__Job__
Repeat the entire listing exactly.

********

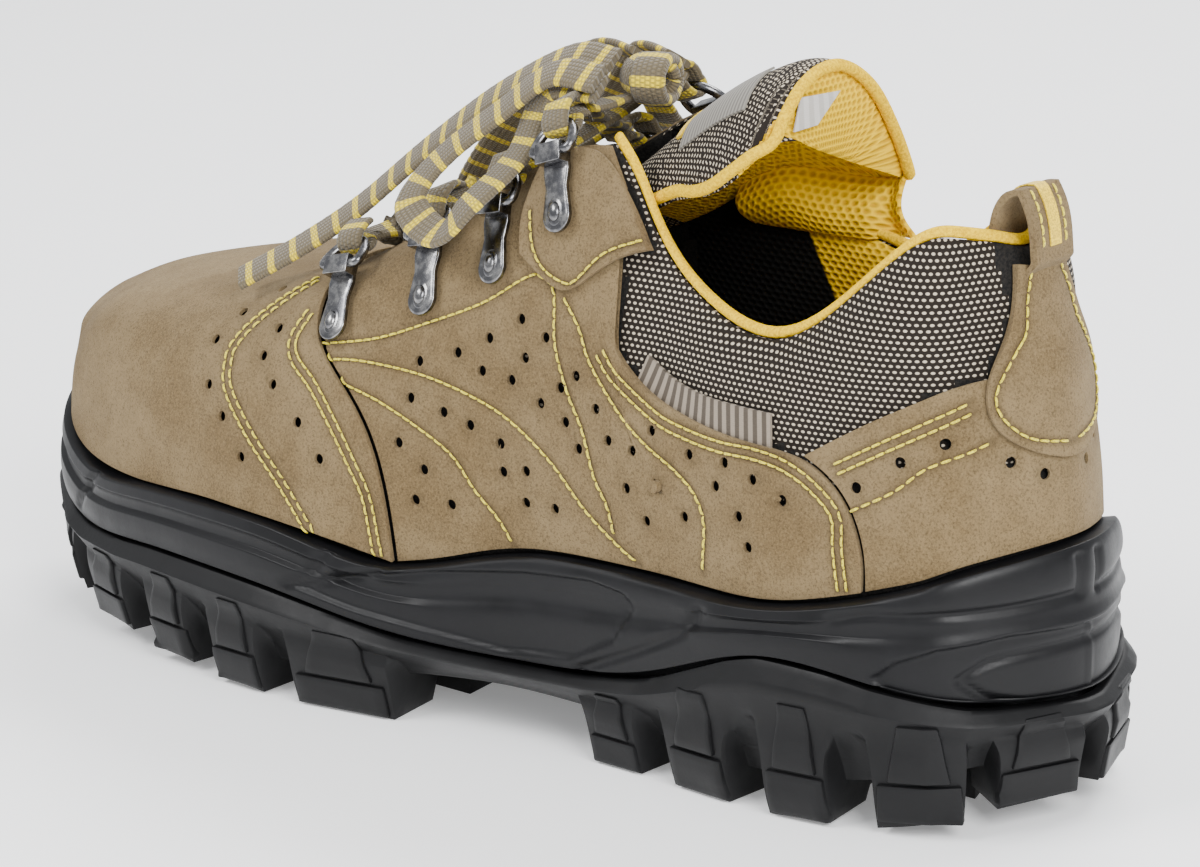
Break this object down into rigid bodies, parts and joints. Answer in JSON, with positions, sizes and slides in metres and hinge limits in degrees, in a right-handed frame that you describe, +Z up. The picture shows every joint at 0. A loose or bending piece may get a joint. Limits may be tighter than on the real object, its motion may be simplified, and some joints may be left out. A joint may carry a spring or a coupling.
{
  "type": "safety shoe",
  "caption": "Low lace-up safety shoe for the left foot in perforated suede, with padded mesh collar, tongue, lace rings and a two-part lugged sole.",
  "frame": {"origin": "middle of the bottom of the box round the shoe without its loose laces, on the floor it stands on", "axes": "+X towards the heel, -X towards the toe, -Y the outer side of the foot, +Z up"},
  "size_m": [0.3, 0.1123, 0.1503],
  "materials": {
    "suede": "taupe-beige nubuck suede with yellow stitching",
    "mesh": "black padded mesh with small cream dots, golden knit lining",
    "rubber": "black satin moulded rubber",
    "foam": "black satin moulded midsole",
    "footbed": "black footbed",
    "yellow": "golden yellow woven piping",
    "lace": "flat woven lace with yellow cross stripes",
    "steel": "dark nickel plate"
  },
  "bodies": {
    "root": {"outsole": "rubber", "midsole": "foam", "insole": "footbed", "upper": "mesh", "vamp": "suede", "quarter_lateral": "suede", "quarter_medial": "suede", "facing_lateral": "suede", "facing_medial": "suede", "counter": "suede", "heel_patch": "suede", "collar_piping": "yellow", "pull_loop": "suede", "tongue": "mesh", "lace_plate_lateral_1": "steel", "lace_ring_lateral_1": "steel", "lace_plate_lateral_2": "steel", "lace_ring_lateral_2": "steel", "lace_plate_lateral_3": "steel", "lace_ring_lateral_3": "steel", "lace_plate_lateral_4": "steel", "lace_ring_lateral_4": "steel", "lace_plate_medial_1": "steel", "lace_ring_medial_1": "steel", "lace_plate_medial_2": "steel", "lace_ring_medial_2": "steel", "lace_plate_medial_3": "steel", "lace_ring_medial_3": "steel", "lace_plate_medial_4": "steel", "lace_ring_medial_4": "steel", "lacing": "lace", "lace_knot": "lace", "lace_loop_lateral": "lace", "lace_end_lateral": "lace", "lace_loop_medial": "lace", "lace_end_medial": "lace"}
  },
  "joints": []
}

********

__Task output__
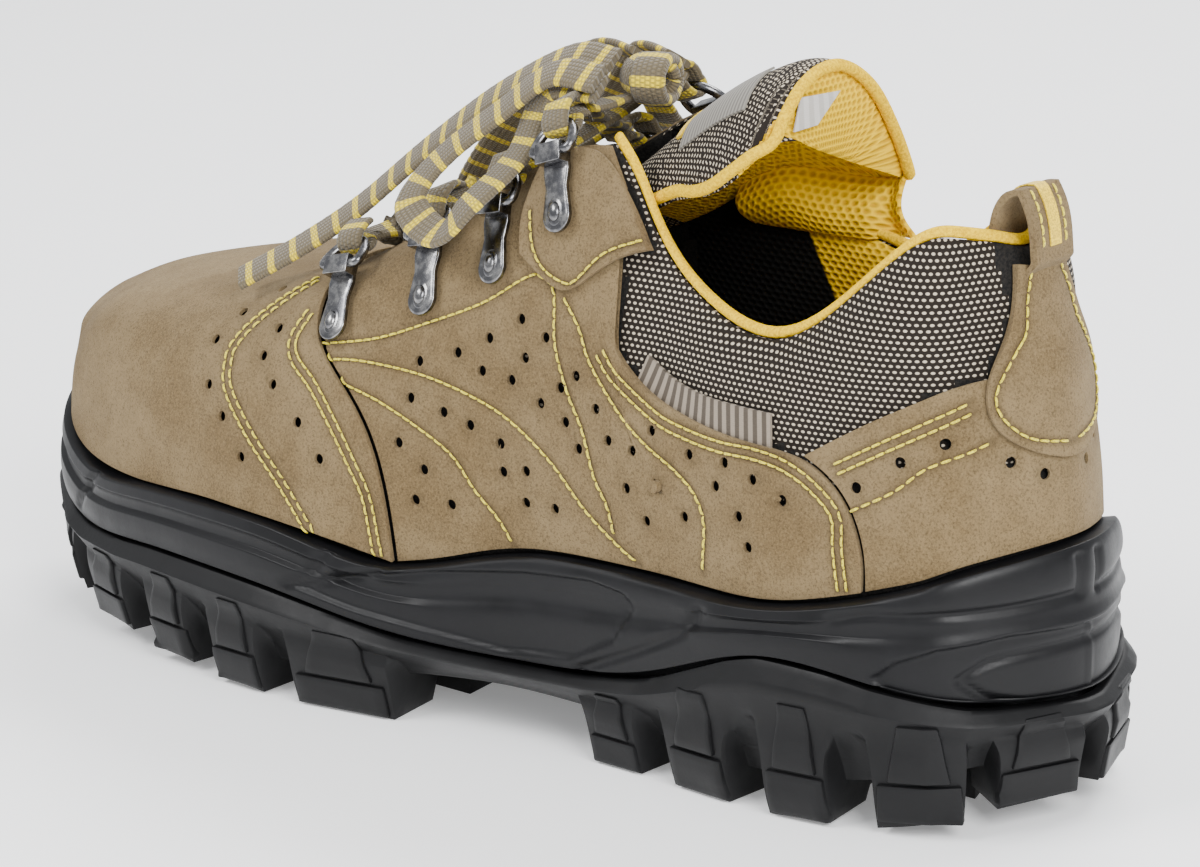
Break this object down into rigid bodies, parts and joints. Answer in JSON, with positions, sizes and slides in metres and hinge limits in degrees, in a right-handed frame that you describe, +Z up. The picture shows every joint at 0. A loose or bending piece may get a joint. Limits may be tighter than on the real object, its motion may be simplified, and some joints may be left out. A joint may carry a spring or a coupling.
{
  "type": "safety shoe",
  "caption": "Low lace-up safety shoe for the left foot in perforated suede, with padded mesh collar, tongue, lace rings and a two-part lugged sole.",
  "frame": {"origin": "middle of the bottom of the box round the shoe without its loose laces, on the floor it stands on", "axes": "+X towards the heel, -X towards the toe, -Y the outer side of the foot, +Z up"},
  "size_m": [0.3, 0.1123, 0.1503],
  "materials": {
    "suede": "taupe-beige nubuck suede with yellow stitching",
    "mesh": "black padded mesh with small cream dots, golden knit lining",
    "rubber": "black satin moulded rubber",
    "foam": "black satin moulded midsole",
    "footbed": "black footbed",
    "yellow": "golden yellow woven piping",
    "lace": "flat woven lace with yellow cross stripes",
    "steel": "dark nickel plate"
  },
  "bodies": {
    "root": {"outsole": "rubber", "midsole": "foam", "insole": "footbed", "upper": "mesh", "vamp": "suede", "quarter_lateral": "suede", "quarter_medial": "suede", "facing_lateral": "suede", "facing_medial": "suede", "counter": "suede", "heel_patch": "suede", "collar_piping": "yellow", "pull_loop": "suede", "tongue": "mesh", "lace_plate_lateral_1": "steel", "lace_ring_lateral_1": "steel", "lace_plate_lateral_2": "steel", "lace_ring_lateral_2": "steel", "lace_plate_lateral_3": "steel", "lace_ring_lateral_3": "steel", "lace_plate_lateral_4": "steel", "lace_ring_lateral_4": "steel", "lace_plate_medial_1": "steel", "lace_ring_medial_1": "steel", "lace_plate_medial_2": "steel", "lace_ring_medial_2": "steel", "lace_plate_medial_3": "steel", "lace_ring_medial_3": "steel", "lace_plate_medial_4": "steel", "lace_ring_medial_4": "steel", "lacing": "lace", "lace_knot": "lace", "lace_loop_lateral": "lace", "lace_end_lateral": "lace", "lace_loop_medial": "lace", "lace_end_medial": "lace"}
  },
  "joints": []
}